- **Supplied information**

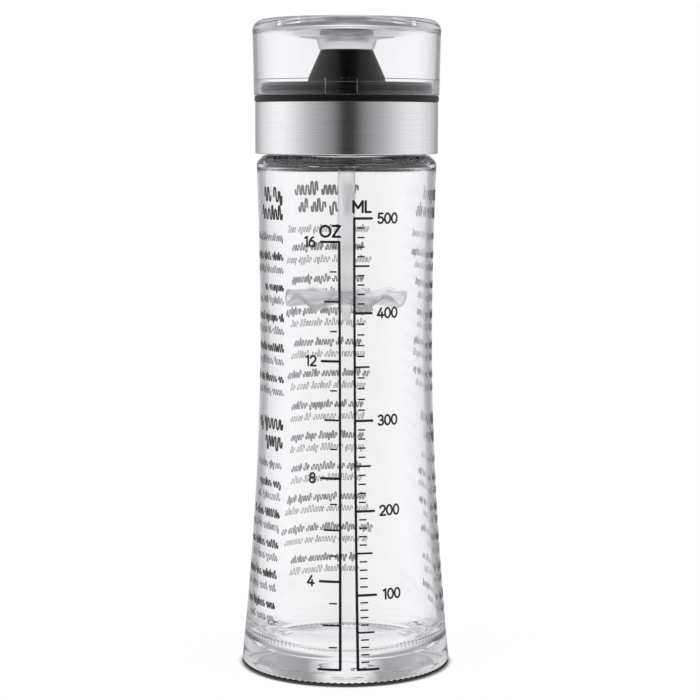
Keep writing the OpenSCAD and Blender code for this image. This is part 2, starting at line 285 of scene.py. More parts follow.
# %% Soft lamps
def soft_lamp(name, place, target, size, watts):
    """A square area lamp at a place, turned to face a target."""
    data = bpy.data.lights.new(name, "AREA")
    data.shape = "SQUARE"
    data.size = size
    data.energy = watts
    lamp = bpy.data.objects.new(name, data)
    bpy.context.collection.objects.link(lamp)
    lamp.location = place
    aim = np.array(target) - np.array(place)
    tilt = math.pi / 2 + math.atan2(aim[2], math.hypot(aim[0], aim[1]))
    turn = math.atan2(aim[1], aim[0]) - math.pi / 2
    lamp.rotation_euler = (tilt, 0, turn)
    lamp.visible_glossy = False
    lamp.visible_transmission = False


MIDDLE = (0, 0, 0.12)
soft_lamp("key_lamp", (-1.0, -0.8, 0.5), MIDDLE, size=0.7, watts=4)
soft_lamp("fill_lamp", (1.1, -0.5, 0.4), MIDDLE, size=0.7, watts=3)

# %% [markdown]
# ## Surfaces from numpy
#
# Nearly every piece of a bottle is turned, as on a lathe: a profile carried round an axis. The
# helpers below make such a profile from lines and arcs, carry it round, and write the whole array
# of points into a mesh at once.

# %% Profile helpers
# How far in from each end of a line its extra point stands
LINE_INSET = 0.25 * MM
# Points nearer than this, in metres, are one point
SAME_POINT = 1e-7


def line(start, end, steps=1):
    """Points on a straight line: start plus (end - start) times t, t from 0 to 1.

    Each end gets one more point a little way in, so that the smooth shading of a round corner next
    to it stops there and doesn't run along the flat wall.
    """
    start, end = np.array(start, float), np.array(end, float)
    t = np.linspace(0, 1, steps + 1)
    inset = LINE_INSET / np.linalg.norm(end - start)
    if inset < 0.4 / steps:
        t = np.sort(np.concatenate([t, [inset, 1 - inset]]))
    return start + (end - start) * t[:, None]


def polyline(*corners):
    """Straight lines from corner to corner."""
    return np.concatenate([line(a, b) for a, b in zip(corners[:-1], corners[1:])])


def arc(centre, radius, start, end, steps=8):
    """Points on a circle: centre plus radius times (cos a, sin a), a from start to end in degrees."""
    a = np.radians(np.linspace(start, end, steps + 1))
    return np.array(centre) + radius * np.stack([np.cos(a), np.sin(a)], axis=1)


def chain(*parts):
    """Parts of a profile end to end, each point that repeats the one before it left out."""
    points = np.concatenate([np.atleast_2d(p) for p in parts])
    gap = np.linalg.norm(np.diff(points, axis=0), axis=1)
    return points[np.concatenate([[True], gap > SAME_POINT])]


# %% From arrays to a mesh
def mesh_from(name, points, quads, triangles=()):
    """A mesh object whose faces point outwards: the signed volume of its faces is made positive."""
    points = np.asarray(points, float)
    quads = np.asarray(quads, int).reshape(-1, 4)
    triangles = np.asarray(triangles, int).reshape(-1, 3)
    all_triangles = np.concatenate([quads[:, [0, 1, 2]], quads[:, [0, 2, 3]], triangles])
    a, b, c = (points[all_triangles[:, i]] for i in range(3))
    volume = np.einsum("ij,ij->i", a, np.cross(b, c)).sum() / 6
    if volume < 0:
        quads = quads[:, ::-1]
        triangles = triangles[:, ::-1]
    mesh = bpy.data.meshes.new(name)
    mesh.vertices.add(len(points))
    mesh.vertices.foreach_set("co", points.ravel())
    corners = np.concatenate([quads.ravel(), triangles.ravel()])
    counts = np.concatenate([np.full(len(quads), 4), np.full(len(triangles), 3)])
    mesh.loops.add(len(corners))
    mesh.loops.foreach_set("vertex_index", corners)
    mesh.polygons.add(len(counts))
    mesh.polygons.foreach_set("loop_start", np.concatenate([[0], np.cumsum(counts)[:-1]]))
    mesh.polygons.foreach_set("loop_total", counts)
    mesh.update(calc_edges=True)
    mesh.validate()
    piece = bpy.data.objects.new(name, mesh)
    bpy.context.collection.objects.link(piece)
    print(f"{name}: {len(points)} points, {len(all_triangles)} triangles, {abs(volume) * 1e6:.2f} cm3")
    return piece


def dress(piece, material, body, replaces=(), crease=32):
    """Gives a piece its material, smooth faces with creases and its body."""
    piece.data.materials.clear()
    piece.data.materials.append(material)
    piece.data.polygons.foreach_set("use_smooth", np.ones(len(piece.data.polygons), bool))
    piece.data.set_sharp_from_angle(angle=math.radians(crease))
    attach(piece, body)
    if replaces:
        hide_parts(*replaces)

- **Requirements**
Copy out exactly the lines from the line with "attach(piece, body)" to the end of the listing, including both of those lines, and give nothing else.

- **The solution**
    attach(piece, body)
    if replaces:
        hide_parts(*replaces)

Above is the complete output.